Di Tang (441813) | asked Jul 03 '13, 3:47 a.m.
Hello everyone! 

As the summary, my question is how counld I accept change sets only(no baseline) in scm command line?

Details(background and the reason I ask that question):
1. I have write a script within scm command line to load code to a sandbox for building it. It also means I won't do any check in in and deliver.
2. Building process will generate many middle files, but I need to keep them for saving time in next time I build.
3. I use "scm status -n" to check the new In comming, because there isn't any local change except middle files.
4. If the incomming only include changeset, that would be fine.
5. Sometimes incomming may include baseline, but if I accept the baseline, the sandbox will refresh the local file changed. The reason I said that is after I accept a baseline, I run "scm status -n" then I will see many unresolves, and it takes me much move time, which I really don't want to.

Could anyone please give me some suggestions, I would be very grateful for that!

Comments
Di Tang commented Jul 03 '13, 8:46 p.m. | edited Jul 04 '13, 9:19 a.m.

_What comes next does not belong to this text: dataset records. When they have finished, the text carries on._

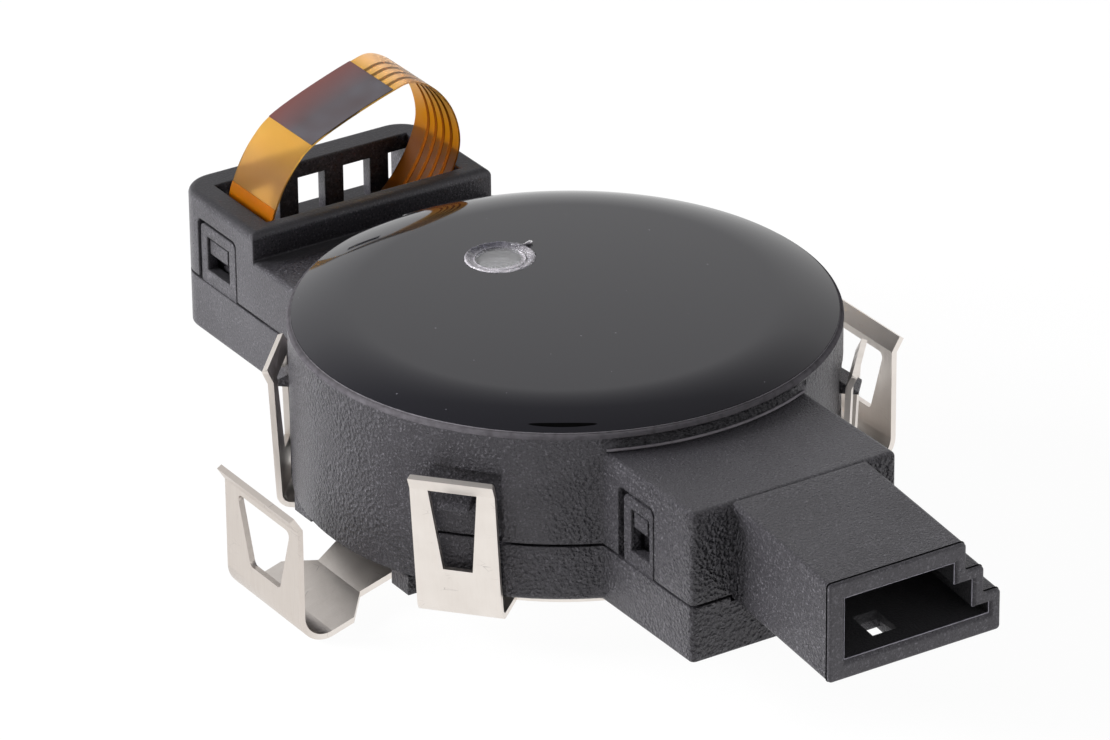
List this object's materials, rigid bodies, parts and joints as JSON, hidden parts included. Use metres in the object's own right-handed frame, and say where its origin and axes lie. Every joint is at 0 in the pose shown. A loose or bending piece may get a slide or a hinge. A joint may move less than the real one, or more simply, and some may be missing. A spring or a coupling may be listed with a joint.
{
  "type": "rain light humidity sensor",
  "caption": "Windscreen rain, light and humidity sensor: round domed optical head, connector shoulder, humidity chamber with looped foil, and a sheet-metal retaining spring.",
  "frame": {"origin": "on the axis of the round housing, in the plane of its underside", "axes": "+X towards the connector mouth, +Z out of the domed optical face towards the windscreen, +Y completes the right-handed set"},
  "size_m": [0.091, 0.0604, 0.0272],
  "materials": {
    "housing": "fine spark-eroded grain, charcoal",
    "lens_black": "infrared-passing black, polished",
    "pad": "dark silicone with a wet gloss",
    "clear": "clear silicone and acrylic",
    "spring_steel": "bright rolled stainless sheet",
    "board": "green solder mask",
    "emitter": "clear epoxy",
    "receiver": "dark filter epoxy",
    "chip": "moulded epoxy",
    "ceramic": "tan ceramic",
    "ferrite": "sintered grey",
    "can": "plated can",
    "contacts": "tin-plated brass",
    "carrier": "glass-filled black",
    "foil": "amber polyimide film",
    "stiffener": "dark backing film"
  },
  "bodies": {
    "root": {"upper_housing": "housing", "lower_housing": "housing", "lens_plate": "lens_black", "coupling_pad": "pad", "light_window": "clear", "light_pipe": "clear", "retaining_spring": "spring_steel", "circuit_board": "board", "infrared_emitters": "emitter", "infrared_receivers": "receiver", "ambient_light_sensor": "receiver", "controller_chip": "chip", "bus_transceiver": "chip", "capacitors": "ceramic", "filter_coil": "ferrite", "crystal": "can", "contact_pins": "contacts", "pin_carrier": "carrier", "flex_foil": "foil", "foil_socket": "carrier"},
    "left_arm": {"spring_arm_left": "spring_steel"},
    "right_arm": {"spring_arm_right": "spring_steel"},
    "humidity_head": {"foil_stiffener": "stiffener", "humidity_sensor": "chip"}
  },
  "joints": [
    {"name": "left_arm_flex", "type": "hinge", "parent": "root", "child": "left_arm", "pos_m": [0, -0.02705, -0.00515], "axis": [1, 0, 0], "range_deg": [0, 12], "stiffness_Nm_per_rad": 0.4},
    {"name": "right_arm_flex", "type": "hinge", "parent": "root", "child": "right_arm", "pos_m": [0, 0.02705, -0.00515], "axis": [-1, 0, 0], "range_deg": [0, 12], "stiffness_Nm_per_rad": 0.4},
    {"name": "foil_press", "type": "slide", "parent": "root", "child": "humidity_head", "axis": [0, 0, -1], "range_m": [0, 0.005], "stiffness_N_per_m": 60, "deforming": ["flex_foil"]}
  ]
}
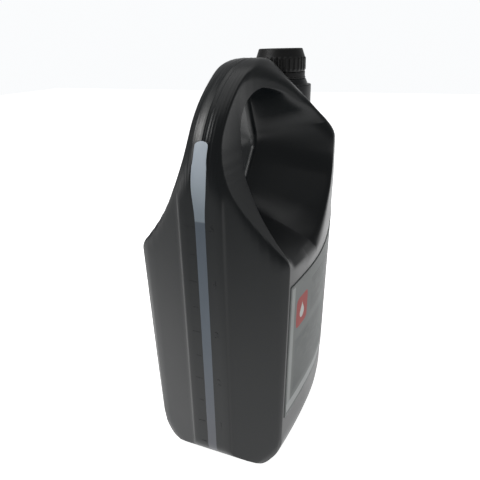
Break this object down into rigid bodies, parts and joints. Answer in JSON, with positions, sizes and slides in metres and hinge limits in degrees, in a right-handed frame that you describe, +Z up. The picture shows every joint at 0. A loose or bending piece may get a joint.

 Hi , Abraham and Tim, thank you for your reply, I really appreciate for that.


To Abraham:
I have read the link you posted and it told me "A space-separated list of one or more change sets to accept. Specify change sets by name, alias, or UUID. If omitted, all incoming change sets for the workspace are accepted."

Then I had do some test in my RTC server which version is 3.0.1.3. If I omitted name, alias, or UUID with "scm accept", it will accept all incoming(include baseline) and refresh my sandbox, but If I use "scm accept -c", I need to specify name, alias, or UUID of changesets manually .

Do I use it in wrong way? or this method might not work well in RTC3.0.1.3?

To Tim:
As I said before, if I use scm accept -c, I need to spicify name, alias, or UUID of changesets manually, rigth? I am using a script to do scm load, accept, so it's a little complicated to find out all changesets(include those under a baseline) to accept.

And there is a further question, why rtc refresh my sandbox after I accept a baseline? If I could accept baseline without any local filesystem refresh, my problem would be resolved.


Tim Mok commented Jul 04 '13, 9:24 a.m.
JAZZ DEVELOPER

You did not mention that you tried scm accept -c but that is the method of specifying change sets to accept.

For the sandbox refresh, I don't know what the -n flag is on your status command. Did you mean -N? That will avoid the local refresh.


Di Tang commented Jul 04 '13, 10:20 a.m.

Hi Tim,

I might not explain clear enough, I know "scm status" will refresh sandbox, and "scm status -n" will not(I remember it is not -N but -n, I will do some test later), but if the incoming includes baseline, I run "scm status -n" after "scm accept"(without -c <changeset>) will find out all the local changed(it means scm accept baseline cause the sandbox refresh) and it's take much more time than only accept change set, which is the core of my problem.

So, I think there are two solutions:
1. Only accept change set, but I need to accept all change set automatically. For now, I don't know how.
2. Accept all things(include baseline) but don't refresh sandbox, but I am also not sure if there is any argument is able to do that.

2 answers



permanent link
Abraham Sweiss (2.4k1331) | answered Jul 03 '13, 8:04 a.m.
edited Jul 03 '13, 8:05 a.m.
The only method i am aware of to accept change sets is documented in the following article.
http://pic.dhe.ibm.com/infocenter/rtc/v1r0m1/index.jsp?topic=%2Fcom.ibm.team.scm.doc%2Ftopics%2Fr_scm_cli_accept.html


permanent link
Tim Mok (6.6k38) | answered Jul 03 '13, 11:10 a.m.
JAZZ DEVELOPER
scm help accept shows that you can specify change sets with the -c flag. Have you tried this?